His preferred technique is cutting in stone – sculpture in marble, but he also uses bronze, plasticine and clay, with drawing and sometimes painting involved in the creative process: whatever gives him the best expression. He says a matrix of subjects inform his work, from questions of philosophy and existence, through art as a means of transformation, to the form of the human body and elements of nature.

Born in Curitiba in 1967, he says his desire to work with art started in infancy, when he drew and doodled in schoolbooks during lessons. He soon entered the Escola de Belas Artes of Paraná. Art has permeated his life in all its phases, with courses in painting, design of the human figure, casting in bronze, modelling, and sculpture in stone. In particular, the contact with stone that fascinated him as a form of expression. From early on he felt the need for a technique that would demand a greater investment of energy from him, something that painting did not provide, and this took him into three-dimensionality.

Fascinated by the possibility of imprinting a way forward, an individual language, on a given piece of stone, by sculpting it, he sublimely massages out the shape, organically feeling his way to the final form each stone should have.

He worked as assistant to a sculptor even before joining the Belas Artes, and frequented studios making sculpture and installations – since that time he felt the need for a place of his own to store his material, books, blocks and shelves of tools. He first improvised a small studio at the back of his parents’ house, with a few tools he needed and small blocks of Espírito Santo marble. Since a single cubic meter of marble weighs three tons, it was difficult to make larger and more complex projects in that confined space – impossible to store and move the blocks without a structure, space, and enough remoteness not to disturb the neighbors. He thus began to plan his own studio, which was completed with great efforts in 2007 – enabling him to finally immerse himself in his chosen medium. In these years of researching and making his works, he has been in contact with the work of many Brazilian and international artists. He includes among his sources of inspiration Victor Brecheret, an Italian living in Brazil considered to be of major importance because, together with other artists, he introduced modernism to the country; and also Henry Moore of England, whose predominantly figurative bronze and marble three-dimensional work made brief incursions into the abstract – and likewise contributed to the introduction of modernism in the UK.

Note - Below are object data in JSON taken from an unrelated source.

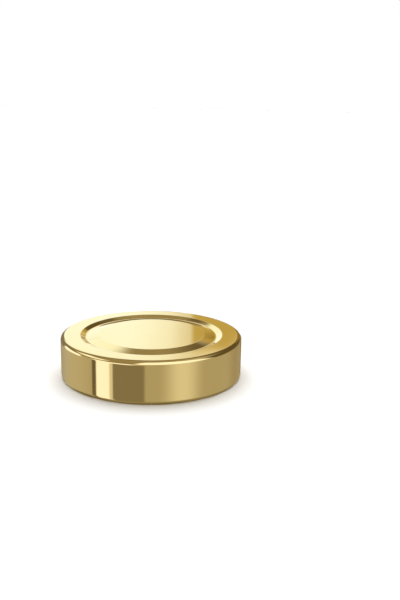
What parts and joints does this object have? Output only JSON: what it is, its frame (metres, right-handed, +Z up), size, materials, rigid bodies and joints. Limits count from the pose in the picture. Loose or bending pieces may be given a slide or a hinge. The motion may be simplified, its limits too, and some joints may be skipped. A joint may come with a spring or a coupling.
{
  "type": "jar lid",
  "caption": "Gold twist-off jar lid: pressed panel with a groove, smooth deep skirt, rolled edge with lugs, and a sealing ring inside.",
  "frame": {"origin": "centre of the mouth, in the plane that the rolled edge stands on", "axes": "+Z up along the lid's axis, from the mouth to the panel; one lug is centred on +X"},
  "size_m": [0.0696, 0.0696, 0.016],
  "materials": {
    "gold_lacquer": "glossy gold lacquer on tinplate",
    "sealing_compound": "soft satin"
  },
  "bodies": {
    "root": {"lid_shell": "gold_lacquer", "sealing_ring": "sealing_compound"}
  },
  "joints": []
}
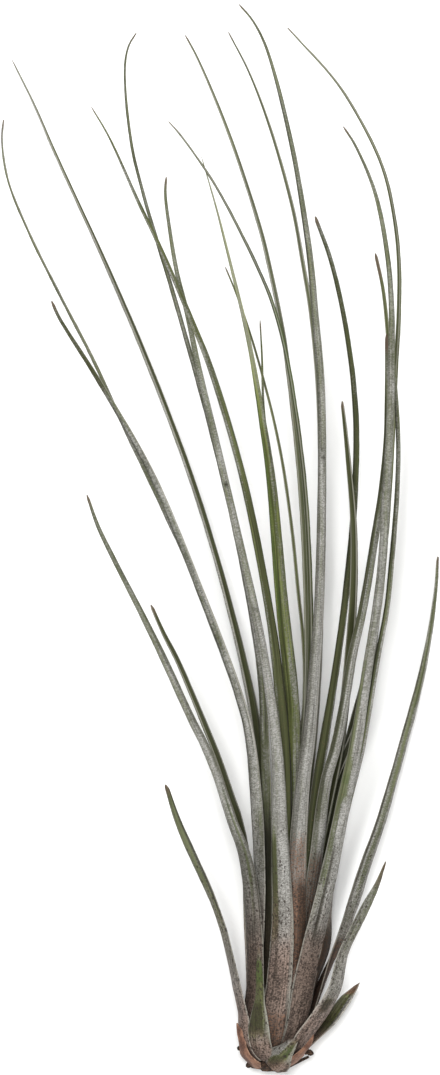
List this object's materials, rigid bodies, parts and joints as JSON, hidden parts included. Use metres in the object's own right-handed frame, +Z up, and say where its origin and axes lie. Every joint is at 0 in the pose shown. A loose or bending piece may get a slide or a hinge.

Thirsty to learn and improve his technique, he attended courses all over Brazil, before deciding to do a course in the pointing technique commonly used in figurative work, which he completed in Massa Carrara, Italy. Also at this time, he began to work with marbles from Brazilian deposits – beautiful stones, but mostly harder than the usual Carrara marble. Seeking out the stones in quarries in Brazil and even in Italy, he became intrigued with the waste involved in commercial operations, which ‘condemned’ large blocks extracted from magnificent mountains – because they did not meet the standards for cutting into giant and uniform sheets. Reflecting his love for nature and his philosophy of life, he decided to make use of material that had previously been part of a monumental mountain, but discarded as unsuitable for a less noble purpose.

After this period in Italy, in Pietra Santa and Massa Carrara, where he completed his studies, he went on to France, Spain and Portugal. His efforts resulted in a series of showings in salons, and awards in group and individual shows. He was once a triathlete – he loves swimming, especially in the open sea, because, he says, the physical activity helps him bear the heavy and arduous work with stones, as well as reinvigorating him and preventing possible injuries to muscle or bone that this type of work can cause.

On his philosophy, he explains: “The universe offers us inexhaustible sources and inspiring themes, that go beyond our immediate, intrinsic questions. The way we communicate, our anxieties and the media that we choose, are personal, and thus, originality is fundamental. References and information are a constant, but one must form an identity of one’s own, because otherwise we run the risk of replicating other people’s original ideas, which is something quite common in art, and in my view, reprehensible.”

“Art,” he says, “is what differentiates us from other forms of life – with its power to make us think, and liberate our heads to some extent from life’s more futile issues. For me, this sums up the importance that art can have as an element for transformation, and for a more meaningful existence.”